**Task instructions:**
Present the following data again exactly as it is shown.

**Information shown:**

[Begin]

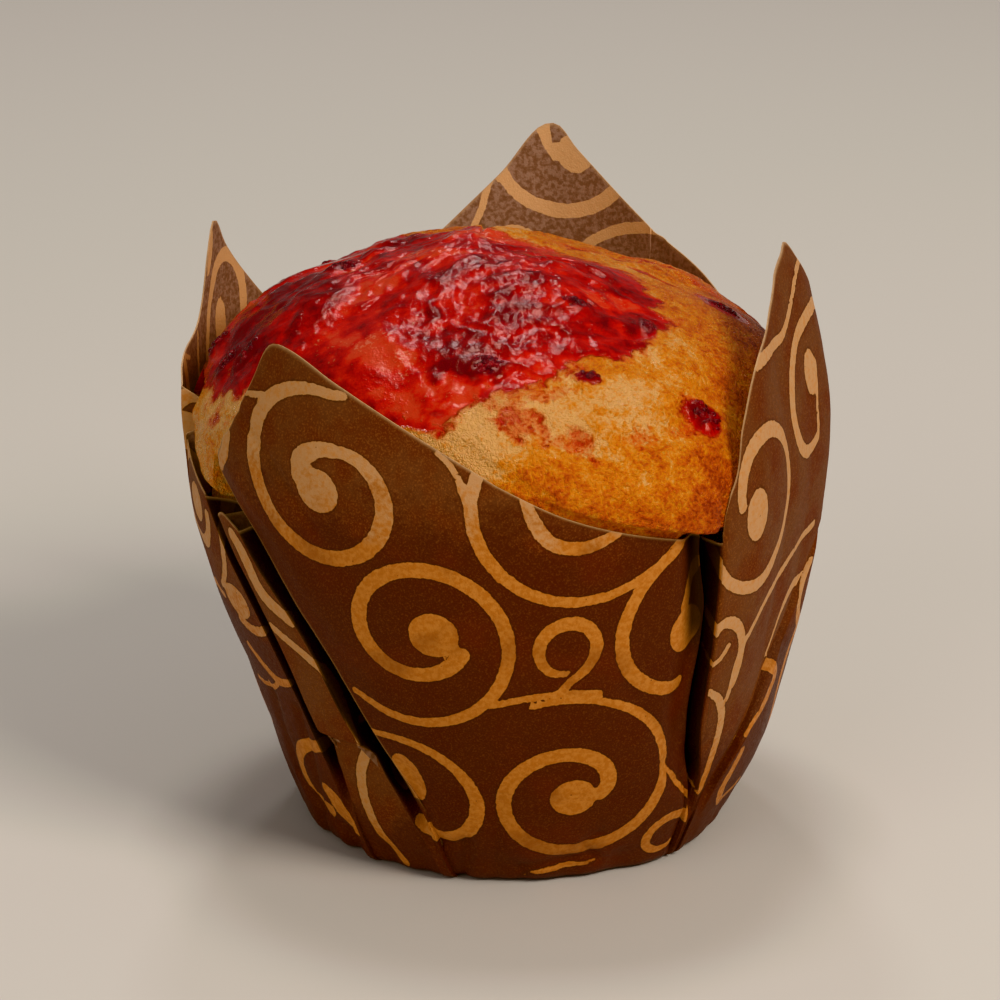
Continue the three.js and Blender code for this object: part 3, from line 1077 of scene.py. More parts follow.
RIGHT_MARKS = (
    Scroll(
        (-9, 41.5), (-3.5, 47.5), (6.5, 8.5), -175, 365,
        (1.2, 1.5, 1.6, 1.5, 1.7, 1.9, 1.4), 1.5,
    ),
    Drop((-8.9, 44.7), (2.1, 3.0)),
    Scroll((15.5, 51.5), (9.5, 54.5), (9.5, 7.5), 55, 230, (1.3, 1.6, 1.7, 1.6, 1.2), 1.1),
    Drop((11.1, 54.9), (1.7, 2.6)),
    Stem(((13, 55.6, 0.6), (11.9, 51.3, 0.7), (11.5, 47.6, 0.9))),
    Stem(
        ((-6, 60.6, 1.6), (-0.3, 60.9, 1.4), (5.4, 61.6, 1.1), (12.1, 65.5, 0.9),
         (17.6, 65.9, 0.8))
    ),
    Scroll((-10, 29), (-15, 25), (5, 6.5), 145, -150, (1.0, 1.4, 1.3, 1.1)),
    Stem(((-11.4, 29.9, 0.8), (-12.4, 28.5, 0.7), (-14.2, 27.7, 0.6))),
    Stem(
        ((-8.9, 22.7, 0.8), (-8.7, 28.4, 0.9), (-6.7, 31.3, 0.9), (-3.1, 33.8, 1.0),
         (1.1, 34.5, 1.0), (5.4, 35.9, 0.9), (12.6, 36.6, 1.0))
    ),
    Stem(((-12.8, 24.5, 0.8), (-10.3, 22.7, 1.1), (-8.5, 19.1, 1.2), (-7.6, 9.9, 1.0))),
    Stem(
        ((11.5, 30.6, 1.2), (8, 30.6, 1.5), (5.9, 29.7, 1.3), (4.4, 28.4, 0.8), (3.4, 26.4, 0.6),
         (2.2, 24.2, 0.6))
    ),
    Stem(
        ((-5.7, 8, 0.8), (-5.0, 11.2, 1.3), (-3.6, 15.5, 1.5), (-0.2, 18.6, 1.5), (4.4, 20.8, 1.5))
    ),
)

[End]

**Written solution:**
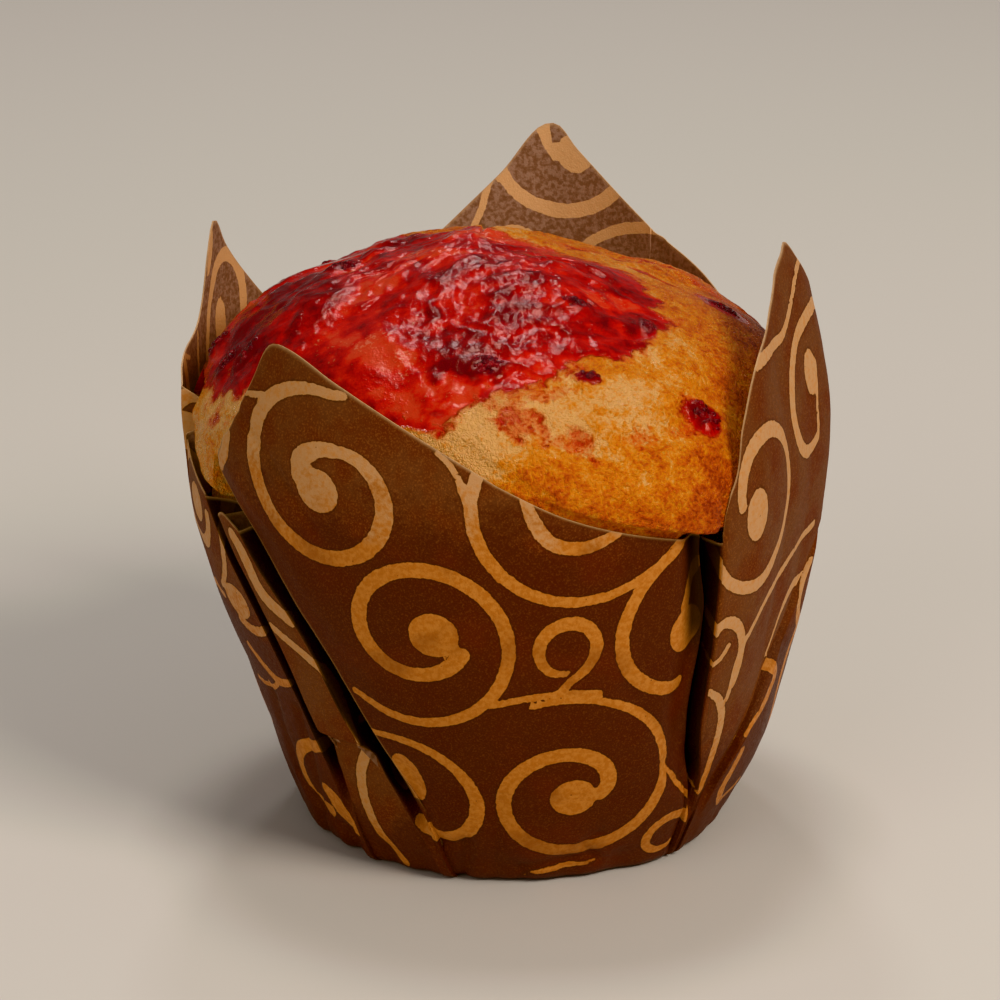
Continue the three.js and Blender code for this object: part 3, from line 1077 of scene.py. More parts follow.
RIGHT_MARKS = (
    Scroll(
        (-9, 41.5), (-3.5, 47.5), (6.5, 8.5), -175, 365,
        (1.2, 1.5, 1.6, 1.5, 1.7, 1.9, 1.4), 1.5,
    ),
    Drop((-8.9, 44.7), (2.1, 3.0)),
    Scroll((15.5, 51.5), (9.5, 54.5), (9.5, 7.5), 55, 230, (1.3, 1.6, 1.7, 1.6, 1.2), 1.1),
    Drop((11.1, 54.9), (1.7, 2.6)),
    Stem(((13, 55.6, 0.6), (11.9, 51.3, 0.7), (11.5, 47.6, 0.9))),
    Stem(
        ((-6, 60.6, 1.6), (-0.3, 60.9, 1.4), (5.4, 61.6, 1.1), (12.1, 65.5, 0.9),
         (17.6, 65.9, 0.8))
    ),
    Scroll((-10, 29), (-15, 25), (5, 6.5), 145, -150, (1.0, 1.4, 1.3, 1.1)),
    Stem(((-11.4, 29.9, 0.8), (-12.4, 28.5, 0.7), (-14.2, 27.7, 0.6))),
    Stem(
        ((-8.9, 22.7, 0.8), (-8.7, 28.4, 0.9), (-6.7, 31.3, 0.9), (-3.1, 33.8, 1.0),
         (1.1, 34.5, 1.0), (5.4, 35.9, 0.9), (12.6, 36.6, 1.0))
    ),
    Stem(((-12.8, 24.5, 0.8), (-10.3, 22.7, 1.1), (-8.5, 19.1, 1.2), (-7.6, 9.9, 1.0))),
    Stem(
        ((11.5, 30.6, 1.2), (8, 30.6, 1.5), (5.9, 29.7, 1.3), (4.4, 28.4, 0.8), (3.4, 26.4, 0.6),
         (2.2, 24.2, 0.6))
    ),
    Stem(
        ((-5.7, 8, 0.8), (-5.0, 11.2, 1.3), (-3.6, 15.5, 1.5), (-0.2, 18.6, 1.5), (4.4, 20.8, 1.5))
    ),
)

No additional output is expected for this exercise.